Yang terjadi berikutnya adalah 70 ribu prajurit KNIL, plus keluarganya, menghadapi ketidak-pastian masa depan. Itu dialami selama enam bulan, sampai akhirnya muncul surat keputusan Ratu Juliana.
KNIL berdiri 14 September 1814. Artinya, tentara kolonial ini belum genap berusia 136 tahun saat menghadapi takdir buruknya. Sebagai pasukan besar dan memiliki sejarah, pembubaran KNIL merupakan operasi raksasa dan rumit karena melibatkan penyerahan asset militer berupa pangkalan udara, lapangan terbang, gudang senjata, dan peralatan tempur lainnya.
Van der Loo tidak cerita situasi barak KNIL saat keputusan Ratu Juliana diumumkan dan pembubaran dilaksanakan. Ia hanya menulis KNIL mengakar kuat dalam diri seluruh prajuritnya. Ada keluarga yang turun-temurun prajurit KNIL; mulai dari moyang, kakek, dan ayah, dan terakhir dirinya.
Ketika mereka harus berada di tempat lain entah di mana — yang pasti bukan di Hindia-Belanda yang sejak akhir Desember 1949 sepenuhnya menjadi Indonesia berdaulat — mereka kebingungan.
Kerajaan Belanda melakukan upaya terbaik untuk menjaga kondisi kejiwaan prajurit KNIL dan keluarganya. Pers juga memainkan peran penting dengan menulis bahwa pembubaran KNIL adalah salah satu bagian dari penyerahan kedaulatan.
Namun, Kerajaan Belanda sangat tidak mungkin menerima mereka menjadi bagian militernya. Selain terlalu mahal, tidak ada ruang bagi orang Hindia-Belanda, eh Indonesia, di militer Belanda. Satu hal yang paling mungkin adalah demobilisasi.

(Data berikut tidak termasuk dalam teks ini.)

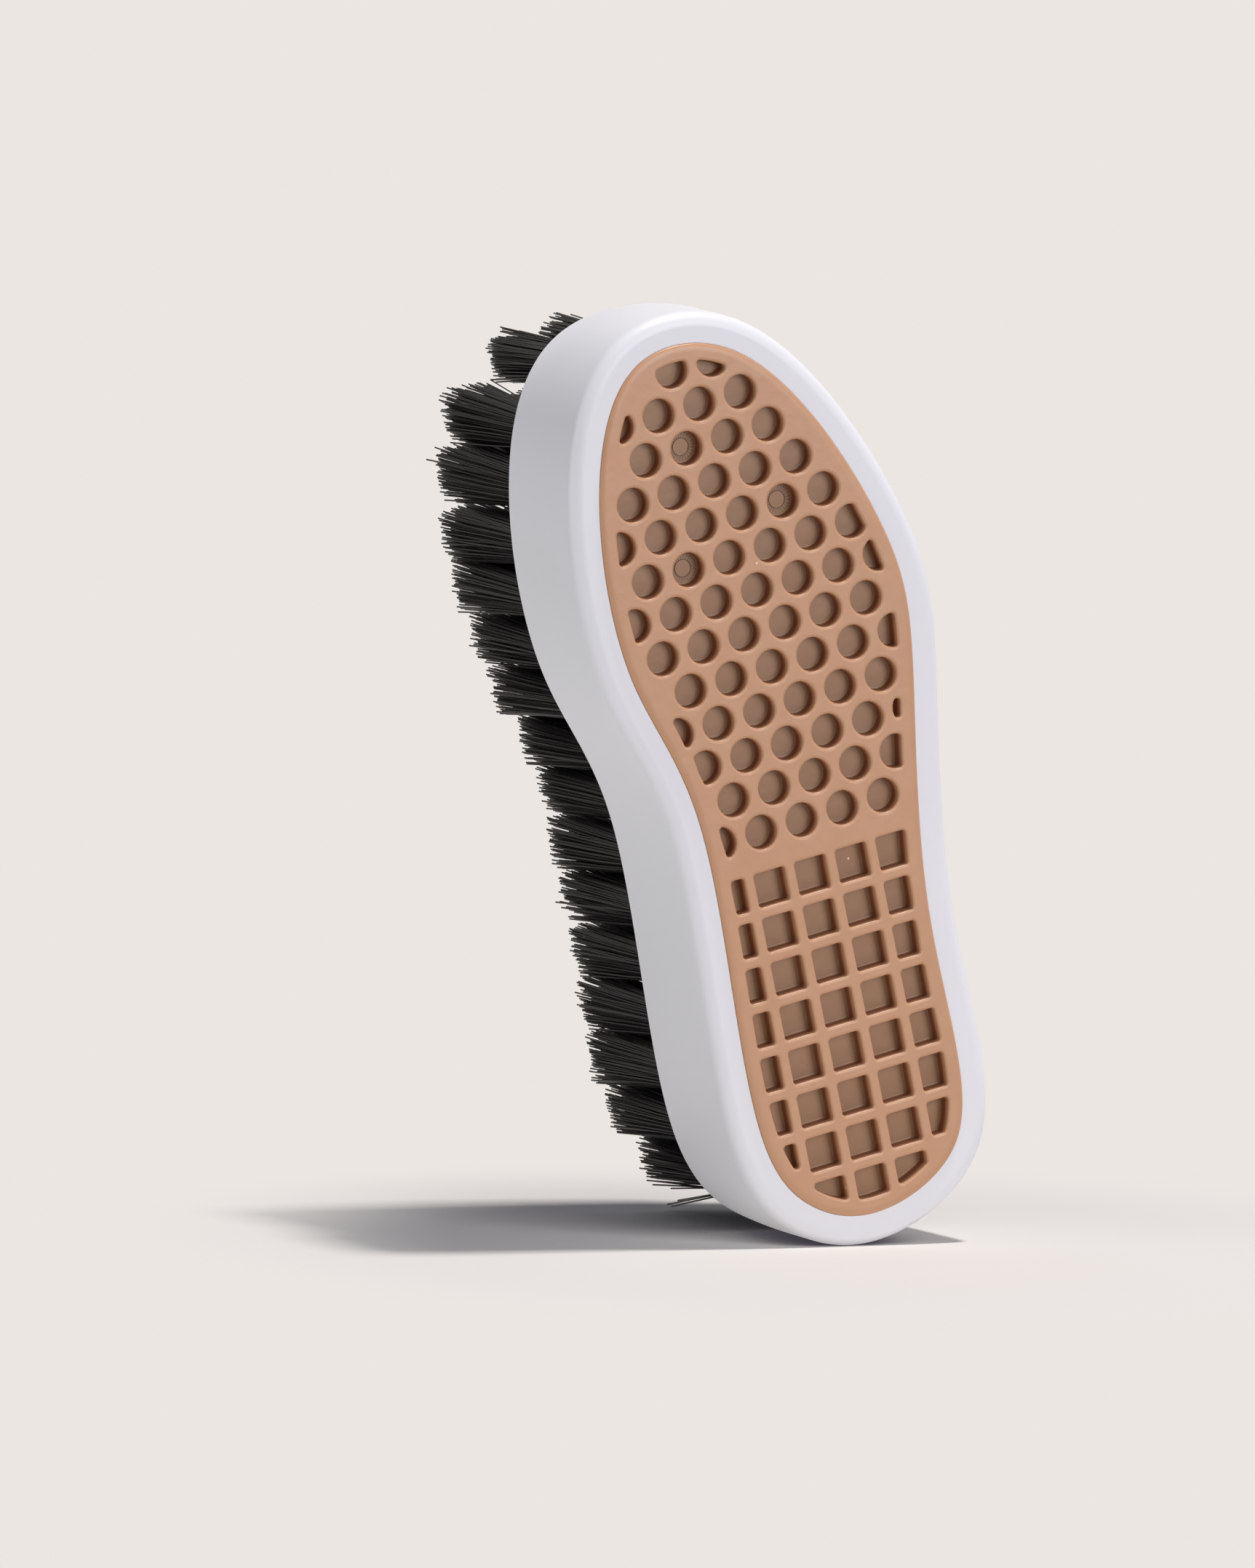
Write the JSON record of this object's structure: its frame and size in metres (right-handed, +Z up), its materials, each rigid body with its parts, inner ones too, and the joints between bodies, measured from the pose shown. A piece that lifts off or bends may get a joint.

Dalam pidato perpisahannya, Ratu Juliana mengatakan; “Belanda melepas Anda, warga Indonesia. dengan keyakinan penuh bahwa Anda akan mampu dengan setia mengabdi pada tujuan baik negara Anda. Belanda menyambut Anda kembali, orang-orang Belanda, menerima Anda dengan kemampuan terbaik.. Tunjukan bahwa Anda adalah pewaris masa lalu yang hebat. Semoga Yang Maha Kuasa melindungi dan membimbing kalian semua.”
Sumatra Post memuat pidato perpisahan itu. Surat kabar itu juga berbicara tentang proses likuidasi yang sulit dan rumit tapi relatif berhasil. Tampaknya semua itu hanya untuk kepentingan politik internasional.
Berikutnya adalah mantan prajurit KNIL asal Maluku dikirim ke Belanda untuk diberhentikan. Prajurit KNIL berlatar Indo-Belanda harus meninggalkan Indonesia dan menetap di Belanda. Prajurit KNIL kulit putih Belanda diberdayakan sebagai tentara Kerajaan Belanda tapi tanpa pangkat dan pendapatan.
Akhirnya, cerita tentang KNIL — dengan semua kehebatan saat menindas perlawanan pribumi, tapi keok saat menghadapi Jepang — harus berakhir dengan menyedihkan.